Closer to home, an Indian woman in her forties was kept as a domestic slave in Moor Park, on the false promise that her children’s education would be paid for back home. She was made to sleep underneath the sink and was regularly raped by the man of the house. When she was ‘disobedient’, she was denied food or beaten with an electric plug. During her four years in the UK, she was passed between three families. Surely someone must have seen or heard something?

It’s easy to not want to interfere, to not want to know, but when pungent smells are coming out of a house and the windows are constantly covered in condensation, doesn’t anyone stop to ask themselves what the pale and skinny Vietnamese lad, who comes and goes at strange times, might be growing in there?

Dearnley and her colleagues at Stop The Traffik work closely with the Met’s Human Exploitation & Organised Crime unit, which she praises for its victim-led approach and also for the success of its rehabilitation programme. Given what some of the victims have suffered, it is not surprising that their recovery can take two years.

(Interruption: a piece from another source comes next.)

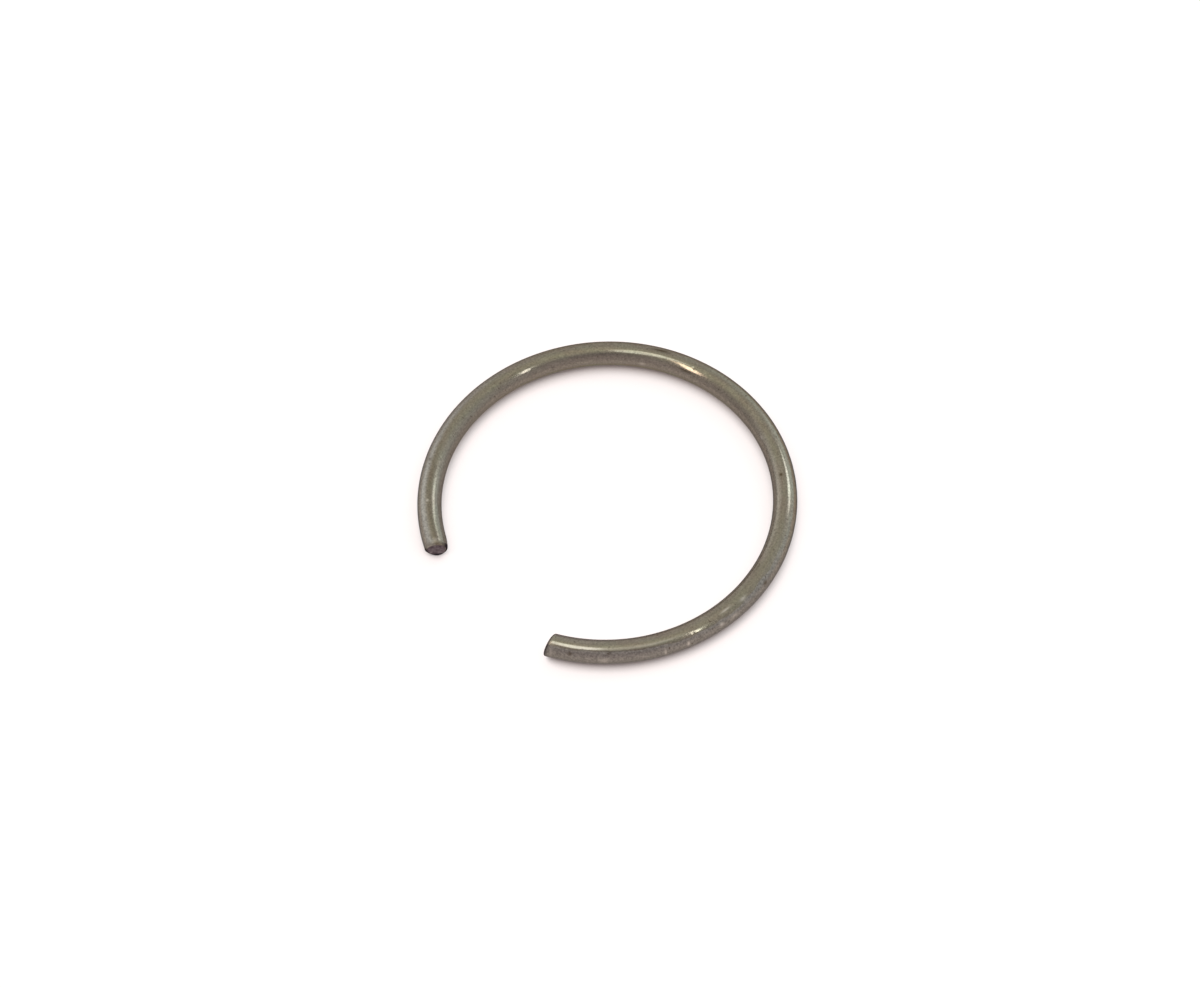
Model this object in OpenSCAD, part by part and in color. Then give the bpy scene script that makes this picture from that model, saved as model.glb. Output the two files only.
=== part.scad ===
// Round-wire retaining ring: one length of spring wire, coiled to an open ring.
// Sizes are in millimetres and degrees. The ring lies flat round the Z axis,
// with z = 0 at the middle of the wire, and its gap faces -Y.

/* [Ring] */
// Diameter of the round wire
wire_d = 1.6; // [0.8:0.1:2.5]
// Outside diameter of the ring, lying free
ring_od = 24.9; // [18:0.1:60]
// Angle between the middles of the two ends, seen from the ring's centre
gap_angle = 53; // [30:0.5:120]

/* [Ends] */
// How far each cut is turned from square, both clockwise seen from above
cut_lean = 12.5; // [0:0.5:30]
// How far each cut leans from upright, both the same way along the wire
cut_tilt = 3; // [0:0.5:15]
// Width of the broken edge round each cut face
edge_break = 0.12; // [0.02:0.01:0.25]

/* [Hidden] */
$fn = 96;

wire_r = wire_d / 2;
centreline_r = (ring_od - wire_d) / 2;

// The wire is first coiled one wire diameter past each end, and then cut back
overrun_angle = wire_d / centreline_r * 180 / PI;

// The flat of a cut face, inside its broken edge
cut_face_r = wire_r - edge_break;
// The broken edge is a 45 degree cone, deep enough to run out of the wire
cone_depth = wire_r;
cone_mouth_r = cut_face_r + cone_depth;

// The cutter is wide and long enough to take the whole overrun away
cutter_r = cone_mouth_r + wire_r;
cutter_h = 2 * wire_d;

// Coiled wire before its ends are cut
module coiled_wire() {
    rotate([0, 0, gap_angle / 2 - overrun_angle - 90])
        rotate_extrude(angle = 360 - gap_angle + 2 * overrun_angle)
            translate([centreline_r, 0])
                circle(r = wire_r);
}

// What a cut takes away: all that lies above the face at z = 0, and the face's edge
module cutter() {
    rotate_extrude()
        polygon([
            [0, 0],
            [cut_face_r, 0],
            [cone_mouth_r, -cone_depth],
            [cutter_r, -cone_depth],
            [cutter_r, cutter_h],
            [0, cutter_h]
        ]);
}

// One cut, with side = 1 for the end on +X and -1 for the end on -X
module end_cut(side) {
    rotate([0, 0, side * gap_angle / 2 - 90])
        translate([centreline_r, 0, 0])
            rotate([0, 0, -cut_lean])
                rotate([side * 90 - cut_tilt, 0, 0])
                    cutter();
}

module circlip() {
    color([0.45, 0.43, 0.38])
        difference() {
            coiled_wire();
            for (side = [-1, 1])
                end_cut(side);
        }
}

circlip();
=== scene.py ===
"""A round-wire retaining ring on a pale floor, seen from above at an angle."""

from math import cos, pi, radians, sin, tan

import bpy
import numpy as np
from mathutils import Matrix, Vector


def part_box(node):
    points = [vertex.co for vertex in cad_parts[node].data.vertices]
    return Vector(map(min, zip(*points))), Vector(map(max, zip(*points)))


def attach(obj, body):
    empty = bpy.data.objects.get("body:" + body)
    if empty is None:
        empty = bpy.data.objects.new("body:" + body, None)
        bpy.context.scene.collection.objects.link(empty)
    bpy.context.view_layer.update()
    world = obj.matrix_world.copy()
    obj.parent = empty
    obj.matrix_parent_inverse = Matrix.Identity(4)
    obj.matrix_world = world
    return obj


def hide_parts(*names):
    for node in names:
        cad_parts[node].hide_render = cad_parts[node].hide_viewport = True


MM = 0.001
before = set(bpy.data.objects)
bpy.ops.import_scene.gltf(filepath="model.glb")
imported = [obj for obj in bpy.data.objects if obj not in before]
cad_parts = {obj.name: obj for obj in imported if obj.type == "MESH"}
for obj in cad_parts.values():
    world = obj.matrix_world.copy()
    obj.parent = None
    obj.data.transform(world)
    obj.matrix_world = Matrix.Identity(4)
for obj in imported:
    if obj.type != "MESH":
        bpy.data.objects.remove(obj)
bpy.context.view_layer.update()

# Sizes of the ring, in millimetres and degrees. The frame gives the wire and the ring.
low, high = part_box("circlip")
WIRE_R = (high[2] - low[2]) / 2 / MM
CENTRELINE_R = (high[0] - low[0]) / 2 / MM - WIRE_R
GAP_ANGLE = 53.0
CUT_LEAN = 12.5
CUT_TILT = 3.0
EDGE_BREAK = 0.12
HALF_LENGTH = radians(360 - GAP_ANGLE) / 2 * CENTRELINE_R

# How finely the wire is meshed
SECTIONS = 900
AROUND = 72
RIM_RINGS = 6
FACE_RINGS = 14

# Wear that is cut into the mesh
SCUFF_COUNT = 80
PIT_COUNT = 60
# The left end's inner corner: how far it is pressed outwards, over which length of wire
PRESSED_BY = 0.11
PRESSED_LENGTH = 0.9

# The photograph's view: where the camera stands, and how its picture is turned and framed.
# Angles are in degrees, the distance is in metres and the sensor in millimetres.
VIEW_AZIMUTH = 47.15
VIEW_ELEVATION = 57.0
VIEW_ROLL = 2.3
VIEW_DISTANCE = 0.466
FRAME_WIDTH_PX = 1200
FRAME_HEIGHT_PX = 988
SENSOR_WIDTH = 36.0
PX_PER_MM = 15.273
RING_CENTRE_PX = (607.25, 500.7)

# The floor, in metres and degrees. The light that it gathers leans to the back, so that the
# ring's shadow falls to the front.
FLOOR_HALF_WIDTH = 1.5
SHADOW_REACH = 0.02
SHADOW_TILT = 20.0
SHADOW_AZIMUTH = -12.0
FLOOR_GLOW = 0.60
FLOOR_GLOW_IN_REFLECTIONS = 0.62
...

Detective Inspector Kevin Hyland, who runs the unit, says his team are seeing more and more successful prosecutions, but that, as a society, we still need to wise-up about trafficking. “People don’t realise that these people are modern day slaves,” he says. “Members of the local community often realise that something suspicious is going on and we encourage them to report it. Someone living in a shed should arouse suspicion, or an African child taking other children to school.

He pauses. “I don’t know how we can tolerate people coming here, subjected to violence and enormous control, with no human rights, when [people] have the money to pay better.”